There is also evidence that insects--or at least the smarter ones--do math. Lee observed a wasp deliberately catching extra worms to replace the ones he had "stolen." He found that some insects adopted certain hunting strategies in which they make adjustments in response to the varying reactions of their prey. On several occasions, Lee observed that the insects reacted as if "shocked" or "puzzled" and adjusted their behavior. "Following instinct means that the insect would repeat the same behavior over and over again despite changes of circumstance," Lee says. "The ability to make adjustments proves that they have minds."

Since the BBC production, Lee's film and obsession with insects have been reported by many local and international publications including Reader's Digest and the Smithsonian . The Smithsonian story "A Man's Obsession Reveals the Riches of a Hidden World" drew the interest of an American company that wanted Lee to write a book about his findings. The plan was never realized, but a local publisher later translated Lee's English script into Chinese and published Lee's first book in 1981. Instead of dry entomology theories, the book employed more than 200 pictures to explain Lee's viewpoint that insects can think. It was a best seller as soon as it hit the bookstores.

Although the book was not reprinted, Lee kept receiving positive feedback from readers as well as entomologists. Many of them, fascinated by Lee's theory and extraordinary photos, encouraged him to write another book.

Lee's first book is hard to find, but entomologists who have read it are intrigued. Christopher Starr, a Canadian entomologist who is now a senior lecturer in the University of the West Indies in Trinidad and Tobago, glanced through Lee's first book by chance when he was a visiting researcher at the National Museum of Natural Science in Taichung in the early 1990s.

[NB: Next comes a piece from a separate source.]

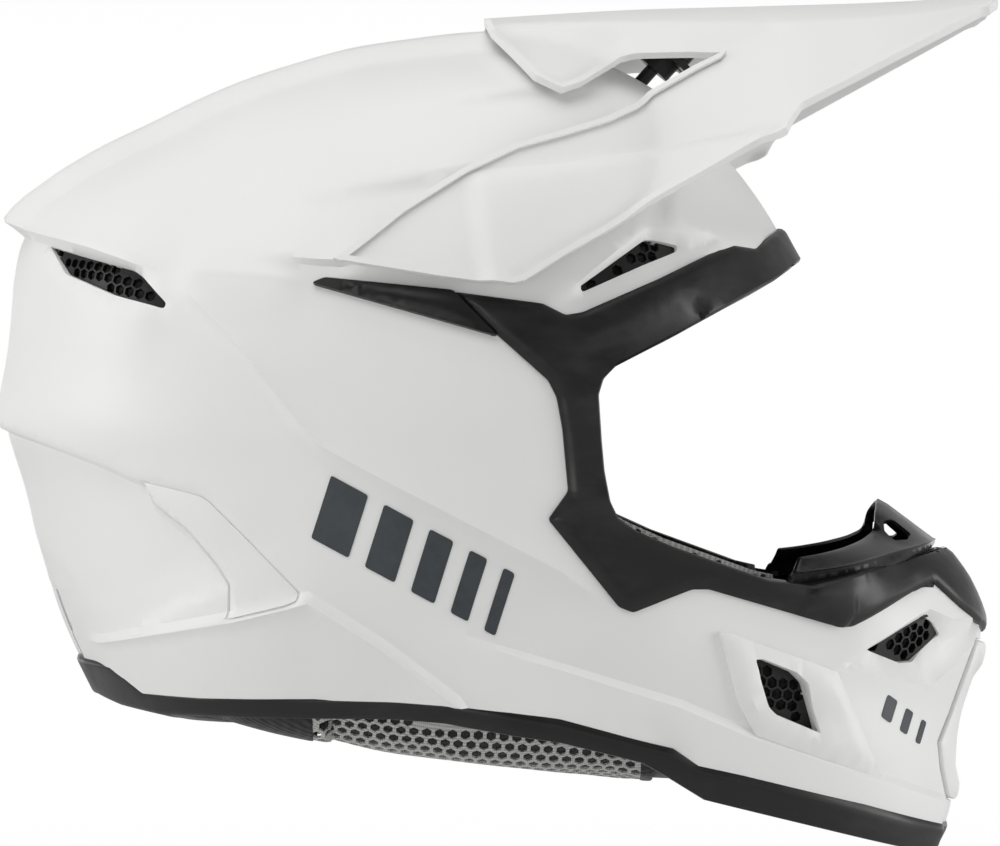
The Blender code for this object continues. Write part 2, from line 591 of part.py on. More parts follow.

Starr was fascinated by the pictures in the book, paid Lee a visit and was shown the script of Lee's English book that was never published. After reading it, Starr told Lee that no similar research had been done since Fabre, and urged him to publish an English version, focusing on his findings about whether insects have minds. Lee valued the comments of a practicing entomologist and actually started rewriting an English version based on Starr's suggestions. Old age and an eye problem that has been troubling him for years, however, have kept him from completing the work.

Chao Jung-tai, deputy director of Taiwan Forestry Research Institute and an entomologist, notes that research has shown that a few insects may have the ability to think. Chao personally finds Lee's theory very interesting but thinks it needs more experimentation and further evidence to be proven. He says it is a pity that Lee has never sent his findings to major science journals for publication and peer review, which is essential in establishing any scientific theory.

When he was well over 70 and several years into his retirement, Lee did again pick up the pen. The resultant book, titled Lee Sung Yang's Souvenirs Enthomologiques, along with a biography by Chuang Chan-peng and a DVD, was published earlier this year. "I believe that knowing insects have minds and spiritual lives just like people helps us understand what human beings really are," writes Lee in the preface. "That's why I wrote this book."

Lee's motivation for writing the book may have been different from Fabre's, and their conclusions are certainly opposed. But the two entomologists share a dedication to the pursuit of knowledge.